Because the various digitized signals can have different resolutions, they're then sent to a scaler, which converts them to the DMD's native resolution. In the HD70, the scaler is part of the DLP chip set. Step-up models might have a separate scaling chip, and some have a separate deinterlacing chip to handle interlaced signals. Many high-end projectors are designed to be paired with a high-performance external scaler/processor. Optoma's $7,999 HD81 package, for example, bundles a single-chip 1080p DLP projector with a high-quality Gennum VXP scaler and 10-bit motion-adaptive high-def deinterlacer. Along with all the scaling and deinterlacing being handled by a higher-performance component, all of the inputs are located on the processor instead of the projector, making it easier to add or remove source components.
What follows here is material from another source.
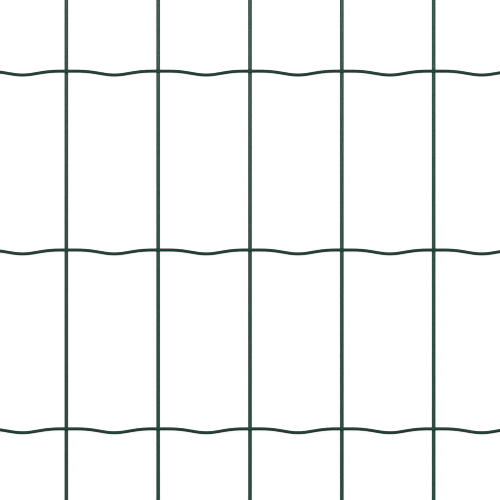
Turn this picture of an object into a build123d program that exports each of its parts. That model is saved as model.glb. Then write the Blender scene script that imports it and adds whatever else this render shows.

This also means there's only one video cable (plus a control cable) running to the projector itself.

Because DLP is a reflective technology, the light source is in front, and to the side, of the DLP board, facing the rear of the projector, where the DMD chip is located. Light from the lamp is reflected through a filter (which screens out detrimental ultraviolet light) and then through a condensing lens before passing through the color wheel. The HD70 uses a seven-segment wheel — two segments each for red, green, and blue, plus one clear segment to help boost brightness. The colored light then goes through a light rod, which focuses it and disperses it evenly across the surface of the DMD. After it exits the rod, the light goes through a relay lens before striking the the mirror surfaces.

The DLP chip — essentially a sophisticated light switch — acts like a field general giving marching orders to a million-strong army of microscopic, hinge-mounted mirrors, which are switched on and off thousands of times a second. The mirrors face the light source when they're "on" and tilt away from it when they're "off." By varying the duration and oscillation of the mirrors, the projector can create up to 1,024 shades of gray, and when used with a color wheel — which spins fast enough so that each of the colors is displayed 60 times per second — color is produced. The color wheel has to be accurately synchronized with the DMD chip so that the colors are displayed sequentially on the DMD at the proper time, creating images with up to 16.7 million colors.

The sequential colors are displayed so rapidly that our eyes see them as a single, full-color image. Sometimes, though, some people can fleetingly see the separate colors — typically as streaks when light-colored objects are displayed against a dark background. To help reduce this "rainbow effect," the wheel spins at a 4x speed (7,200 rpm), so colors are displayed 240 times per second. Since LCD, 3-chip DLP, and current LCoS projectors don't use a color wheel, they're not subject to this effect. Each type of projector has its limitations, however, owing to its respective technology. But that, as they say, is a subject for another "Inside" piece.